The reason bull traps work so well is timing. They usually hit during volatile periods when people are making emotional decisions instead of thinking clearly. You're already stressed from losses, and then you see what looks like confirmation of a reversal. It's easy to get caught.
Here's what actually helps:
First, stop rushing into trades on the first move up. Wait for real confirmation. I'm talking multiple signals—a break above actual resistance, bullish candlestick patterns, positive divergences on your indicators. If it's a genuine reversal, you'll get another chance to enter. Missing the first 5-10% up is way better than buying the trap.

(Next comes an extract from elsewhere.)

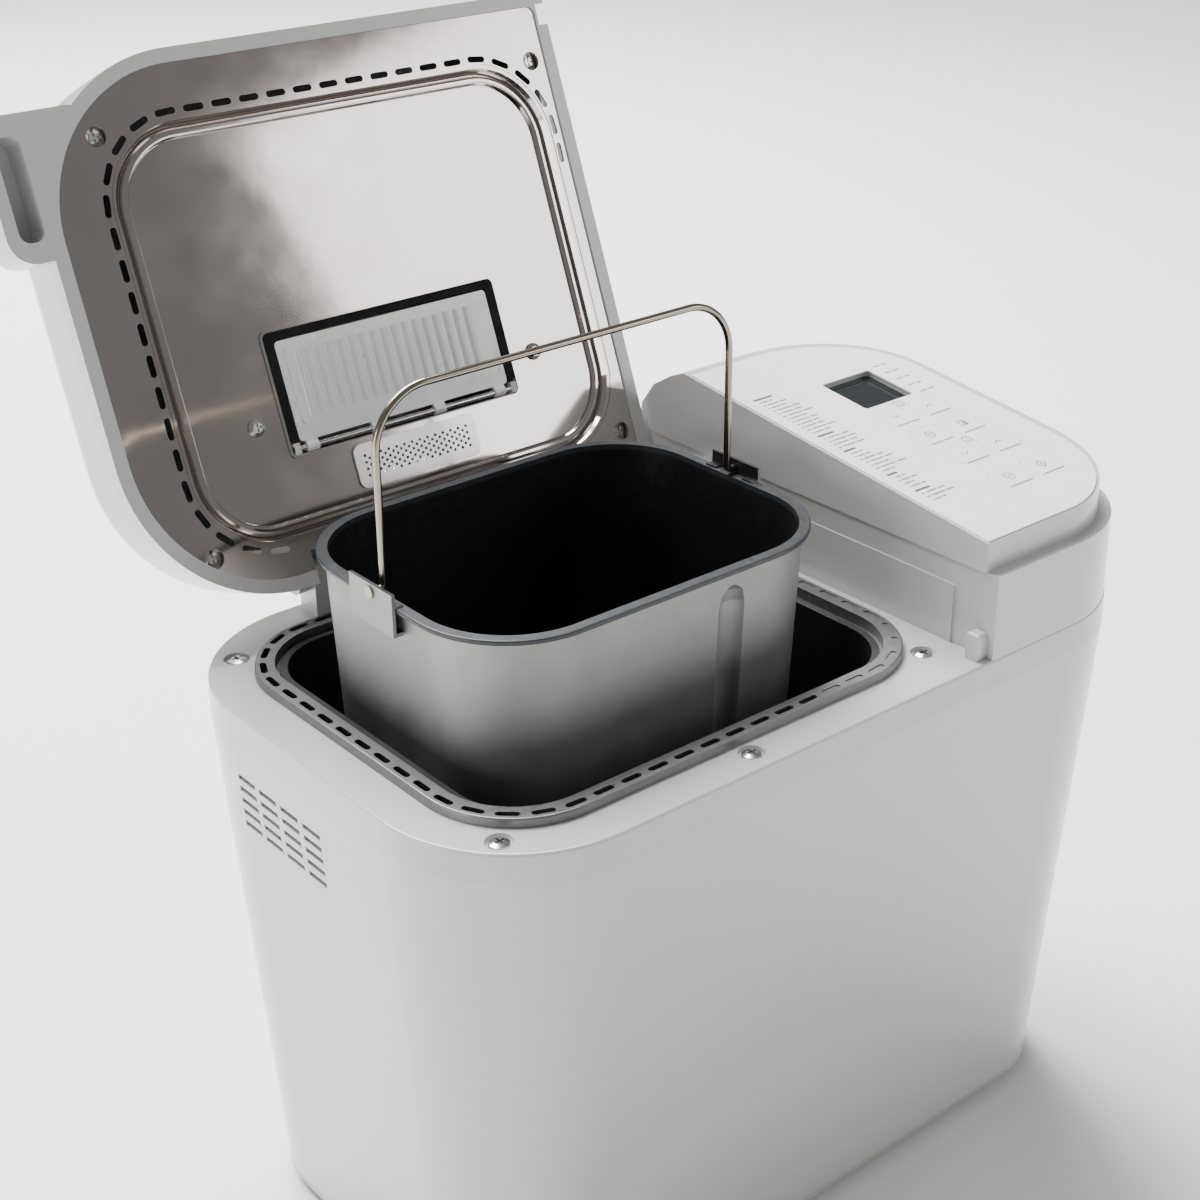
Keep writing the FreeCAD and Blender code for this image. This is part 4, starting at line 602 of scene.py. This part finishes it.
class BREADMAKER_OT_finish_pan(bpy.types.Operator):
    """Gives the pan, its brackets and bail, and the kneading blade their finishes."""
    bl_idname = "breadmaker.finish_pan"
    bl_label = "Finish Pan"

    def execute(self, context):
        chosen = settings(context).finish
        blade = Coating("blade_non_stick", chosen.lining, roughness=0.34)
        blade.worn(260, 0.28, 0.44).textured(1600, 0.00002).tinted(300, 0.8)
        sheet = (chosen.pan_outside, chosen.lining)
        coat_slots({
            "pan_alloy": lined_sheet("pan_metal_and_lining", "pan_body", *sheet, chosen.rim),
            "bracket_alloy": lined_sheet("bracket_metal_and_lining", "pan_brackets", *sheet),
            "bail_wire": polished("bail_wire_steel", (0.36, 0.31, 0.25), 0.17, 0.08),
            "blade_coat": blade.material,
        })
        return {"FINISHED"}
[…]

Second, use stop losses. Seriously. Set them before you even enter. If the trade goes against you, you're out with defined losses instead of hoping it reverses. This alone saves most traders from the worst damage.
Third, pay attention to volume. Low volume spike up? Probably not real. High volume? That's when you start paying attention. Volume tells you if institutions are actually buying or if it's just retail FOMO.
Fourth, zoom out. Look at the broader market context. If the whole market's still in a downtrend, individual stocks fighting that current is an uphill battle. But if the market's turning up overall, individual rallies are way more likely to hold.
There's also the opposite trap—bear traps. Stock's in an uptrend, dips below support, everyone shorts it thinking it's collapsing. Price bounces immediately and keeps climbing, trapping the short sellers. Same concept, opposite direction.
Bottom line: Bull traps catch traders because they prey on emotion and impatience. The traders who survive and actually make money are the ones who stay disciplined, wait for confirmation, and have a plan before they enter. That's it. No magic, just patience and risk management.